Eliminating saturated fats, low-quality carbs can improve heart health
A new study has revealed that consuming unsaturated fats and high-quality carbohydrates can lower risk of heart disease.
Washington D.C: A new study has revealed that consuming unsaturated fats and high-quality carbohydrates can lower risk of heart disease.
Lead investigator Frank Hu of the Harvard T.H. Chan School of Public Health found that when study participants consumed less saturated fats, they were replacing them with low-quality carbohydrates such as refined grains that were not beneficial to preventing heart disease.
Hu said that their findings suggested that when patients were making lifestyle changes to their diets, cardiologists should encourage the consumption of unsaturated fats like vegetable oils, nuts, and seeds, as well as healthy carbohydrates such as whole grains.
In this study, researchers followed 84,628 women and 42,908 men who were free of diabetes, cardiovascular disease and cancer and documented 7,667 incidents of coronary heart disease.
Participants provided information on diet, lifestyle, medical history, and newly diagnosed diseases through questionnaires at baseline and every two to four years for 24 to 30 years.
Researchers found that participants generally replaced calories from saturated fatty acids with calories from low-quality carbohydrates such as white bread or potatoes rather than calories from unsaturated fats found in vegetable oils, nuts and seeds or high-quality carbohydrates like those in whole grains.
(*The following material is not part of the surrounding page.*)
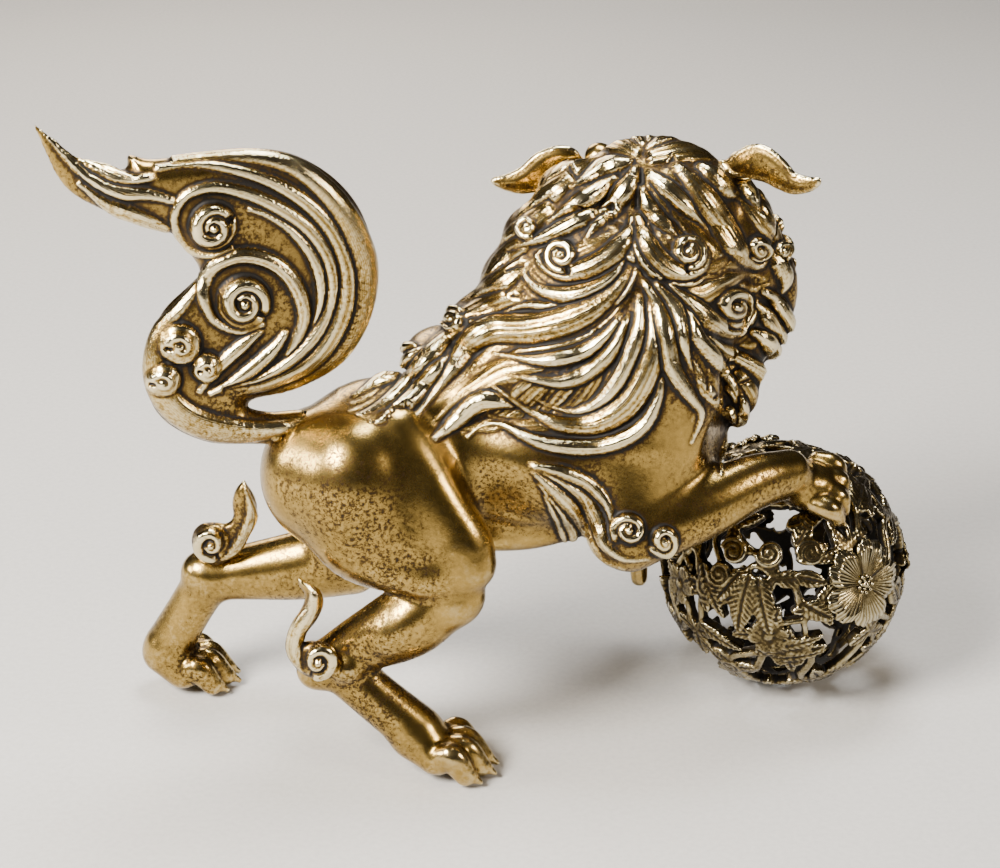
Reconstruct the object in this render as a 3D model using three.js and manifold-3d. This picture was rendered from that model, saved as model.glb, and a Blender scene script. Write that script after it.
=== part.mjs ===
// A hollow-cast gilt bronze foo dog whose forepaws rest on a pierced flower ball.
// Millimetres, +Z up. +X runs from the rump to the ball, -Y is the animal's right side.
import * as THREE from "three";
import { mergeVertices } from "three/addons/utils/BufferGeometryUtils.js";
import Module from "manifold-3d";

const wasm = await Module();
wasm.setup();

// ---------------------------------------------------------------- driving dimensions
const WALL = 3.5; // wall of the hollow torso
const GAP = 0.3; // clearance between two castings that meet face to face
const BODY_TURN = THREE.MathUtils.degToRad(13); // how far the spine turns towards +Y
const HEAD_TURN = THREE.MathUtils.degToRad(72); // direction the face looks in, from +X towards +Y

const BALL = { centre: [118, 20, 52.6], radius: 53, wall: 3.2 };
const BALL_WINDOWS = [
  { latitude: 18, count: 8, radius: 7.5 },
  { latitude: 50, count: 5, radius: 7 },
]; // rows of openings, repeated above and below the middle of the ball
const BLOSSOM = { petals: 5, radius: 16, thickness: 3, stem: 2.4, heart: 5.5 };
const BLOSSOM_PLACES = [
  [29, -42, 12],
  [-15, 30, 40],
  [50, 14, -6],
  [-12, 50, 0],
  [32, 42, -10],
]; // directions from the ball's centre
const HEAD_CENTRE = [66, 17, 194];
const CORE_OPENING = { centre: [-4, -16], length: 46, width: 26 }; // oval hole in the belly

const BRONZE = { color: 0xb08d4a, roughness: 0.32, metalness: 1 };
const BALL_BRONZE = { color: 0x8d7a48, roughness: 0.42, metalness: 1 };
const DARK_INLAY = { color: 0x17130f, roughness: 0.2, metalness: 0.2 };

// ---------------------------------------------------------------- geometry helpers
const v3 = (p) => new THREE.Vector3(...p);

// A three.js geometry as a solid.
function solid(geometry) {
  const bare = geometry.clone();
  bare.deleteAttribute("normal");
  bare.deleteAttribute("uv");
  const merged = mergeVertices(bare, 1e-3);
  return new wasm.Manifold(
    new wasm.Mesh({
      numProp: 3,
      vertProperties: merged.attributes.position.array,
      triVerts: new Uint32Array(merged.index.array),
    }),
  );
}

function join(parts) {
  return parts.reduce((whole, part) => whole.add(part));
}

// The largest single body of a solid: slivers that a cut leaves behind are dropped.
function largest(shape) {
  return shape.decompose().sort((a, b) => b.volume() - a.volume())[0];
}

// An ellipsoid, turned about Z, then tilted about X.
function ellipsoid(centre, radii, turn = 0, tilt = 0, sides = 16) {
  const g = new THREE.SphereGeometry(1, sides, Math.round(sides * 0.6));
  g.scale(...radii).rotateX(tilt).rotateZ(turn);
  return solid(g.translate(...centre));
}

// A closed limb along a smooth curve. Each station is [x, y, z, half width, half height];
// the width lies along `across`. Its ends are rounded. It is a sphere whose rings are moved.
function limb(stations, { across = [0, 1, 0], sides = 12, rings = 10, grow = 0 } = {}) {
  const path = new THREE.CatmullRomCurve3(stations.map((s) => v3(s.slice(0, 3))));
  const sizes = new THREE.CatmullRomCurve3(stations.map((s) => new THREE.Vector3(s[3], s[4], 0)));
  const capRings = 2;
  const all = rings + 2 * capRings;
  const g = new THREE.SphereGeometry(1, sides, all);
  const position = g.attributes.position;
  for (let ring = 0; ring <= all; ring++) {
    // The cap rings close the limb over a quarter ellipse; the others run along the curve.
    const along = THREE.MathUtils.clamp((ring - capRings) / rings, 0, 1);
    const past = ring < capRings ? ring - capRings : Math.max(0, ring - capRings - rings);
    const capAngle = (past / capRings) * (Math.PI / 2);
    const size = sizes.getPoint(along);
    const [w, h] = [size.x + grow, size.y + grow];
    const tangent = path.getTangent(along);
    const centre = path.getPoint(along);
    centre.addScaledVector(tangent, Math.sin(capAngle) * Math.min(w, h));
    const up = new THREE.Vector3().crossVectors(tangent, v3(across)).normalize();
    const side = new THREE.Vector3().crossVectors(up, tangent).normalize();
    for (let i = 0; i <= sides; i++) {
      const turn = (i / sides) * Math.PI * 2;
      const p = centre
        .clone()
        .addScaledVector(side, Math.cos(turn) * w * Math.cos(capAngle))
        .addScaledVector(up, Math.sin(turn) * h * Math.cos(capAngle));
      position.setXYZ(ring * (sides + 1) + i, p.x, p.y, p.z);
    }
  }
  const made = solid(g);
  return made.volume() > 0 ? made : solid(turnedInsideOut(g));
}

function turnedInsideOut(geometry) {
  const g = geometry.clone();
  const index = g.index.array;
  for (let i = 0; i < index.length; i += 3) [index[i], index[i + 1]] = [index[i + 1], index[i]];
  return g;
}

const GROUND = solid(new THREE.BoxGeometry(600, 600, 100).translate(0, 0, -50));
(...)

Replacing five percent of energy intake from saturated fats with an equivalent intake from either polyunsaturated fats, monounsaturated fats, or carbohydrates from whole grains was associated with 25 percent, 15 percent, and 9 percent lower risk of coronary heart disease.
On the other hand, replacing five percent of energy intake from saturated fats with carbohydrates from refined starches or sugars was not associated with either increased or decreased risk of coronary heart disease.
The study is published in the Journal of the American College of Cardiology.